Au cours des trois mois qui suivirent ce massacre, quelque 70 000 Juifs quittèrent la Pologne. Ils étaient plus nombreux que les 50 000 qui avaient émigré durant toute l’année précédente.
Avant la Seconde Guerre mondiale, la Pologne abritait la plus grande communauté juive d’Europe, qui comptait environ 3,5 millions de personnes.
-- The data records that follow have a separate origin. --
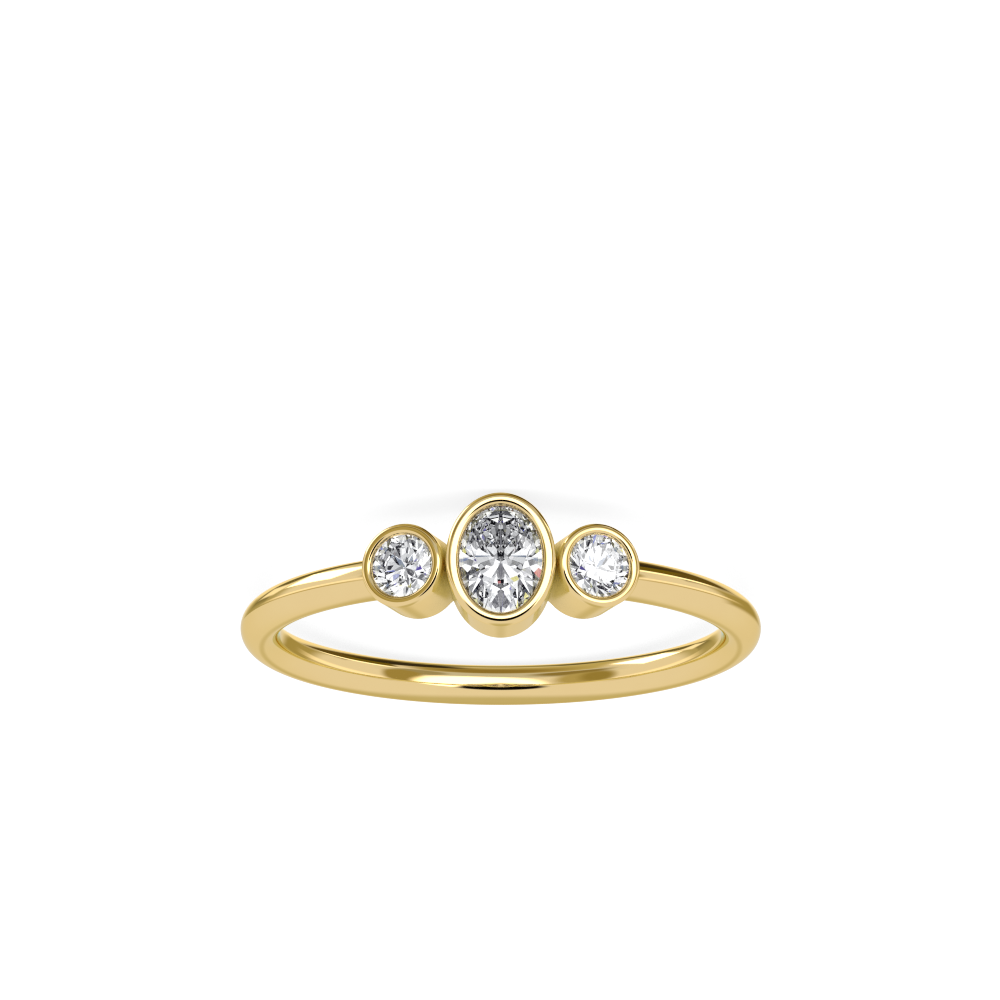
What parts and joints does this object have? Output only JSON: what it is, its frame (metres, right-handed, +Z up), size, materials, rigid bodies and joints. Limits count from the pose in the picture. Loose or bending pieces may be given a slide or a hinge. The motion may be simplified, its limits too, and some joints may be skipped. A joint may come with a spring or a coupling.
{
  "type": "three stone ring",
  "caption": "Polished yellow gold finger ring on a round wire band, with an oval brilliant between round ones, each set in a plain tube bezel.",
  "frame": {"origin": "on the surface that the ring lies on, under the middle of its outline", "axes": "+Z up; the ring lies on its side with the head towards -Y, so its finger axis leans 5.27 degrees from +Z towards +Y; +X is the left of the picture"},
  "size_m": [0.0204, 0.022, 0.0053],
  "materials": {
    "gold": "polished yellow gold",
    "stone": "clear, brilliant cut"
  },
  "bodies": {
    "root": {"band_and_bezels": "gold", "oval_stone": "stone", "round_stone_left": "stone", "round_stone_right": "stone"}
  },
  "joints": []
}
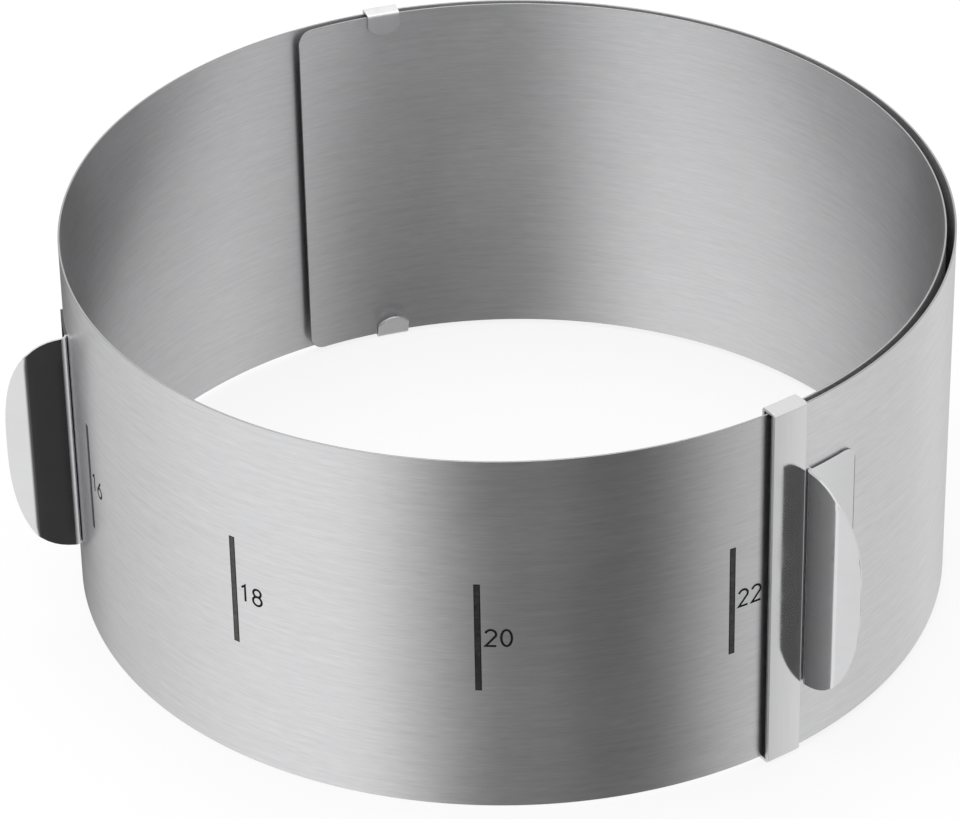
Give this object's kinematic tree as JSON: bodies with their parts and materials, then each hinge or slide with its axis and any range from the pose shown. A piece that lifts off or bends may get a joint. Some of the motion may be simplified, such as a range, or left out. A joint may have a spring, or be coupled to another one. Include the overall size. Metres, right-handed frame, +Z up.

La plupart d’entre elles furent exterminées au cours de la Shoa.
Une atmosphère propice
L’atmosphère qui régnait en Pologne après la guerre était propice à des événements comme le pogrome de Kielce.
"Ce pogrome n’aurait jamais pu avoir lieu sans le climat d’antisémitisme qui régnait à l’époque en Pologne, où les Juifs étaient déshumanisés : on considérait qu’ils avaient été "punis" au cours de ce conflit et le mythe du Juif communiste, qui avait amené les communistes honnis au pouvoir, était très répandu", précise l’historien Andrzej Paczkowski.
"Les Polonais craignaient que les Juifs qui avaient survécu à la guerre ne reviennent réclamer les maisons qu’ils avaient dû abandonner lorsqu’ils avaient fui les nazis", ajoute-t-il.
Bien que le pogrome de Kielce ait été le plus important massacre de Juifs commis après la guerre en Pologne, d’autres tueries similaires, souvent déclenchées par des conflits sur des droits de propriété, eurent lieu à travers le pays.
Selon les historiens, le nombre des Juifs tués au cours d’attaques perpétrées en Pologne après la guerre se situe entre 600 et 1500.